Hahaha, oh man. Yeah, none of that happened.

Here’s how things went down: Either Photo Boy or I saw something that we could make a stupid joke about it — or embed way too many recordings of Stephen Hawking frequenting sex workers into— and then we did exactly that. That’s all she wrote.

Granted, there’d be consideration towards things we know would click well, but for the most part, it was entirely us just trying to jam our viewpoints into whatever celebrity nonsense was happening that day.

No one vetted it (much), and we were the proofreaders. Which is why almost every post was a minefield of typos. A toddler on coke could write better.

6. Are you OK now with The Superficial behind you? Are you writing full-time? Are you happy?

Without getting too depressing, I don’t know if I’ll ever be okay with what happened to The Superficial. It was such a huge part of my life, and if I’m being honest, it was a sizable chunk of my identity. Watching it get put down fucked me all the way up.

However, I am finding happiness in slowly evolving as a writer. Even though it’s a recent development and not a full-time gig, writing for Pajiba has been incredibly renewing. I’m extremely thankful for it, and it’s giving me a lot of confidence that I lost. Not just from The Superficial getting ground into dust, but from how I completely shrank from all of the things I swore I would write when that day finally came. I fucking folded.

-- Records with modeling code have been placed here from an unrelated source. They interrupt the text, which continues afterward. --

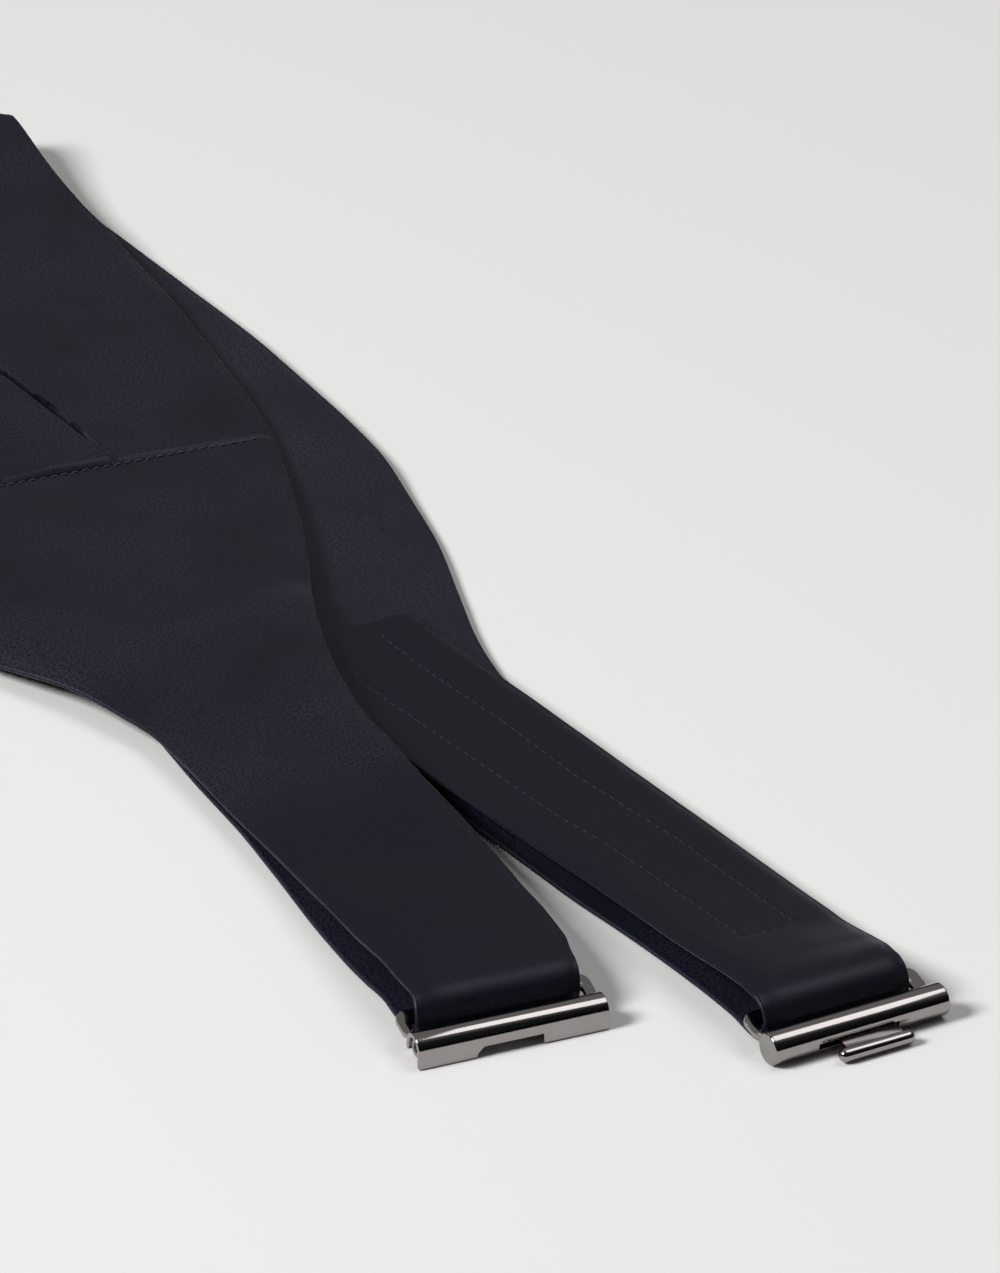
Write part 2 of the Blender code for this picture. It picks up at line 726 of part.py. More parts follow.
def build_hook(holder):
    """The hook: a solid front bar with its frame, and the tongue that stands in the bar's slot."""
    half = HOOK_LENGTH / 2
    chamfer = 0.00025
    rings = []
    for x, radius in ((-half, -chamfer), (chamfer - half, 0), (half - chamfer, 0), (half, -chamfer)):
        ring = circle(0.0, HOOK_RADIUS, HOOK_RADIUS + radius)
        rings.append([(x, y, z) for y, z in ring])
    frame = add_object("hook_frame", skin(rings), "clasp_metal")
    gap = SEAM_GAP + TONGUE_THICKNESS / 2
    slot_inner = SLOT_DEPTH - HOOK_RADIUS
    slot = [
        (-HOOK_RADIUS - 0.001, TONGUE_Z - gap),
        (slot_inner, TONGUE_Z - gap),
        (slot_inner, TONGUE_Z + gap),
        (-HOOK_RADIUS - 0.001, TONGUE_Z + gap),
    ]
    combine(frame, prism(slot, SLOT_LEFT, SLOT_RIGHT), "hook_slot", "DIFFERENCE")
    combine(frame, ring_plate(HOOK_RADIUS, HOOK_RING), "hook_window", "UNION")
    put_at_clasp(frame, HOOK, holder)
    thick = TONGUE_THICKNESS / 2
    plate = [
        (ROD_Y, ROD_Z - 0.0002),
        (TONGUE_BEND_Y, TONGUE_Z - thick),
        (slot_inner - SEAM_GAP, TONGUE_Z - thick),
        (slot_inner - SEAM_GAP, TONGUE_Z + thick),
        (TONGUE_BEND_Y, TONGUE_Z + thick),
        (ROD_Y, ROD_Z + 0.0007),
    ]
    tongue = add_object("hook_tongue", prism(plate, TONGUE_LEFT, TONGUE_RIGHT), "clasp_metal")
    rod = capsule(ROD_LEFT, ROD_RIGHT, ROD_Y, ROD_Z, ROD_RADIUS)
    combine(tongue, rod, "hook_rod", "UNION")
    put_at_clasp(tongue, HOOK, holder)


def build_cloth(holder):
    """The pleated front, the two side pieces with their straps, and the lining behind them all."""
    seam_socket = SOCKET_LEG - SEAM_S
    seam_hook = SEAM_S + HOOK_EXTRA - HOOK_LEG
    front = front_stations(seam_hook + HALF_GAP, seam_socket - HALF_GAP)
    pieces = [("front_pleated", front, pleated_profile, "outer_satin")]
    for leg, seam in ((SOCKET, seam_socket), (HOOK, -seam_hook)):
        stations = side_stations(leg, seam + HALF_GAP)
        name = f"side_{leg.name}"
        pieces.append((name, stations, outer_profile, "outer_satin"))
    hook_side = side_stations(HOOK, -seam_hook)[::-1]
    socket_side = side_stations(SOCKET, seam_socket)
    whole = np.concatenate([hook_side[:-1], front_stations(seam_hook, seam_socket), socket_side[1:]])
    pieces.append(("lining", whole, lining_profile, "lining_satin"))
    for name, stations, profile, finish in pieces:
        made = add_object(name, cloth(stations, profile), finish)
        made.parent = holder


def main():
    """Clears the scene and builds the part."""
    for old in list(bpy.data.objects):
        bpy.data.objects.remove(old)
    holder = bpy.data.objects.new("cummerbund", None)
    bpy.context.scene.collection.objects.link(holder)
    build_cloth(holder)
    build_socket(holder)
    build_hook(holder)


main()
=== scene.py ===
"""Visual model of a satin cummerbund, folded in half and laid flat, with its hook and socket clasp.

The garment is one long band: a pleated front, a side panel at each end that tapers into a strap, and a
lining.
A place on the cloth is (t, v), in metres: t runs along the band from the fold, plus towards the socket and
minus towards the hook, and v runs across it, plus towards the garment's top edge. On each leg, s is the
distance from the axis of the clasp's front bar. The Drape class turns (t, v) into a point on the middle
surface of the cloth, and every piece of cloth is a surface at a stated height from it.
"""

from __future__ import annotations

import logging
import math
from dataclasses import dataclass, field
from enum import Enum

import bmesh
import bpy
import numpy as np
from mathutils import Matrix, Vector


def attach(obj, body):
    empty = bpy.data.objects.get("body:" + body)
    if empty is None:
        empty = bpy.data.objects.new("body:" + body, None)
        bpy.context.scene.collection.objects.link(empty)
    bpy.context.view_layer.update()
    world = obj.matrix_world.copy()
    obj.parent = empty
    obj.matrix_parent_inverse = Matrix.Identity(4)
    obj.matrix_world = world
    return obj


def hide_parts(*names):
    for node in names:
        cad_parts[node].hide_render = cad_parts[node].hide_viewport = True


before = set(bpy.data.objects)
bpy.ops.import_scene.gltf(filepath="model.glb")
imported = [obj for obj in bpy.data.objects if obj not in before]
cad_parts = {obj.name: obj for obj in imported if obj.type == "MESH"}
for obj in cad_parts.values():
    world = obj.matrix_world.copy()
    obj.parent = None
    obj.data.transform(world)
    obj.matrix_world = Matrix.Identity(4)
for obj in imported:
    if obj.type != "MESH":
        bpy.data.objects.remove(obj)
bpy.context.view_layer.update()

LOG = logging.getLogger("cummerbund")
Array = np.ndarray
Triple = tuple[float, float, float]
Socket = bpy.types.NodeSocket


def smoothstep(x: Array | float) -> Array:
    """Rise from 0 to 1 as x does, level at both ends: x squared times (3 - 2x)."""
    x = np.clip(x, 0.0, 1.0)
    return x * x * (3 - 2 * x)


def rise_from(low: float, x: Array | float) -> Array:
    """Rise from low to 1 as x goes from 0 to 1, level at both ends."""
    return low + (1 - low) * smoothstep(x)


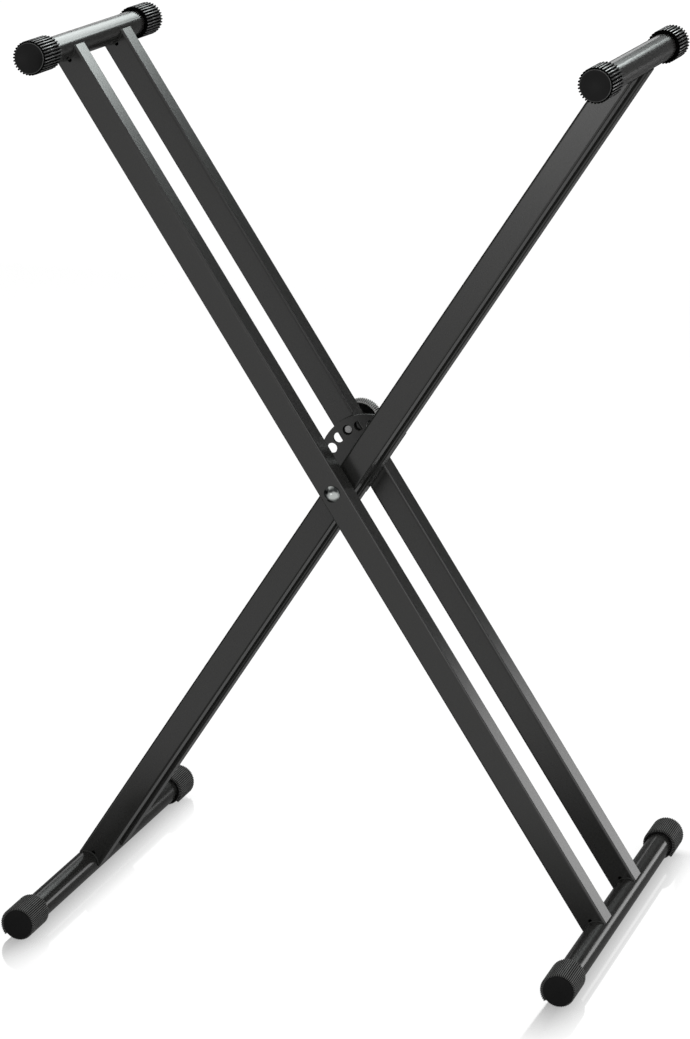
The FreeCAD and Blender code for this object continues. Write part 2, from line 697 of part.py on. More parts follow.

But I also didn’t give myself time to recharge from how much I poured everything I goddamn had into that site. I just dove right into freelance work three days after we quit. I don’t like to boast about myself because I’ve seen dudes flame out in this business who got way too high on their own supply, but I genuinely lived, ate, and breathed The Superficial. And for a long time, I felt like I died with it.

That feeling is lifting though, and for once, I’m excited about the future. I’m taking some chances. I’m eyeing things up. So, yeah, you can say I’m happy.

Plus I find notes like this waiting on my desk. How can I lose?